What’s the role of a record label in an era when musicians can manage their careers with platforms like Kickstarter and Soundcloud? According to industry executive Dick Wingate, a good label matters more than ever before, if for no other reason than to help artists break through the cluttered music landscape those digital platforms have ironically helped create. Wingate has a perspective largely unmatched in the music business. He collaborated with musical giants such as Bruce Springsteen, Elvis Costello and Pink Floyd as those artists exploded to superstardom in the 1970s.

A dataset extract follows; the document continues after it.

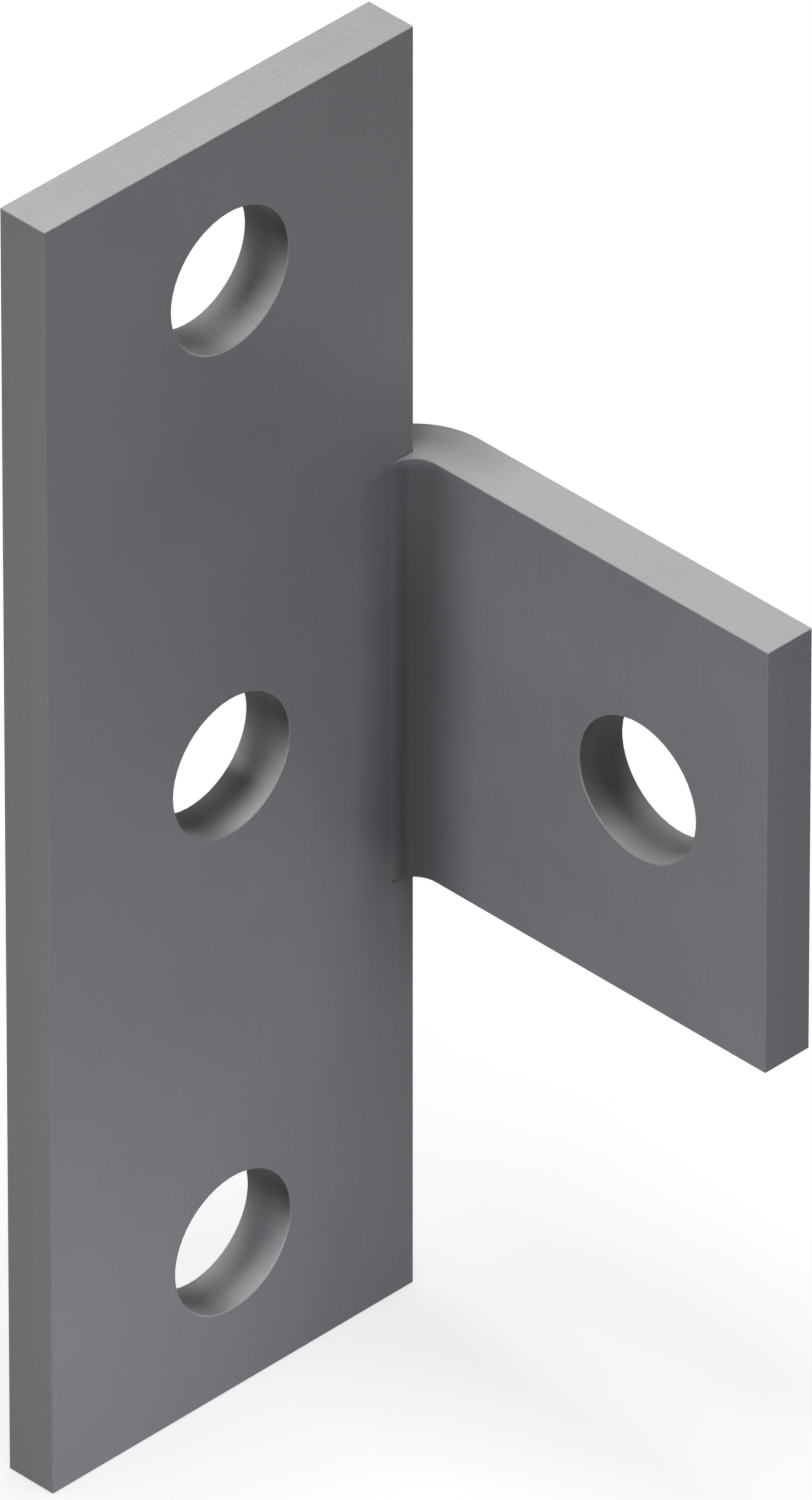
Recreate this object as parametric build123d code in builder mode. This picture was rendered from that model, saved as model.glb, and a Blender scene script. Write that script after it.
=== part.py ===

Dick Wingate and Bruce Springsteen at the printing press inspecting the cover of Darkness on the Edge of Town
He held executive positions for labels such as Epic, PolyGram and Arista during a golden era for the music industry, signing and having hits with Eddy Grant and Aimee Mann (‘Til Tuesday), among others. He worked for technology pioneers such as Liquid Audio long before his industry peers were waking up to the disruptive power of digital. And now his storied career is coming full circle with the launch of BHi Music Group, a label he founded in November 2013.
Wingate recently discussed with me why he returned to the label side of the music industry and his excitement about emerging artists on his roster, such as Jon and the Jones and AM Aesthetic. As he explains in the following Q&A, musicians today face a paradox: on the one hand, it’s never been easier for an artist to break into music thanks to do-it-yourself recording and distribution tools such as Tunecore. But as he points out, the flip side to having fewer barriers of entry to the music industry is that “there is so much music available it is almost white noise to the average consumer.” Consequently, not only must an artist’s music be great, but also the artist needs to work harder on marketing and touring to cut through the clutter. And rising above the noise is but one function that someone like Dick Wingate can play for an artist working with BHi Music Group.
Read on for more wide-ranging insights into issues facing artists today, ranging from the impact of streaming services to the very future of music.
Congratulations on the launch of BHi Music Group. Why did you return to the label side of the business?
It wasn’t planned. I was on the board of startup Big House Music Publishing and as I became closer to the founders, Christian Cedras and Krista Retto, we found our musical instincts very much aligned. When a great singer/songwriter (Jon Moodie) came in with literally dozens of great songs, a unique voice and a great look we decided to record him with a band, which we put together as Jon and the Jones. After that we fell in love with AM Aesthetic and suddenly we had the two acts with which to launch the label.
How would you describe BHi Music Group in one sentence? What sets you apart?
We are very hands on with our artists, meeting regularly to review songs, arrangements and stage presentation. So we are focused on artist development above and beyond everything else. Not every act wants that much input from their label.
The BHi Music Group Facebook page says BHi Music Group bridges the gap between DIY and majors. How do you do that?
DIY usually implies that a band records and releases and does a little bit of social marketing to the extent they can afford it. We provide a great deal of hands-on management and artist development, as well as putting our collective decades of connections and experience to work to create partnerships, get sync licenses, create videos and bring the right tastemakers to see or hear our artists.
What type of artists are a good fit for you?
The genre is pretty open but the artist must be willing to take a lot of direction (if needed) from BHi on songs, performance, staging and appearance. In order to do this we are very focused on the New York City region as we want our artists to be available for regular meetings, showcases, etc.
Tell me more about Jon and the Jones and AM Aesthetic. How did you find each other? What do you like about them?
As I mentioned Jon came in as a solo artist. He constantly writes so many songs there is really a fantastic wealth of material. His attitude towards collaboration with the label and bandmates couldn’t have been better. Most importantly he has worked hard to improve his performance on stage and his songs have become bigger in scale and arrangement, taking advantage of the (now) four piece band. It’s a heady combination of rock, blues and alternative, and doesn’t fit into any defined category.
With AM Aesthetic, the material is consistently compelling. They are a dynamic, loud three-piece band that lights up the room with their melodic alt/rock combination. We see them as playing festivals in the near future, with college kids and young adults as the core audience. They also work very closely with us on songwriting, arrangements and staging and are wonderfully open to suggestion.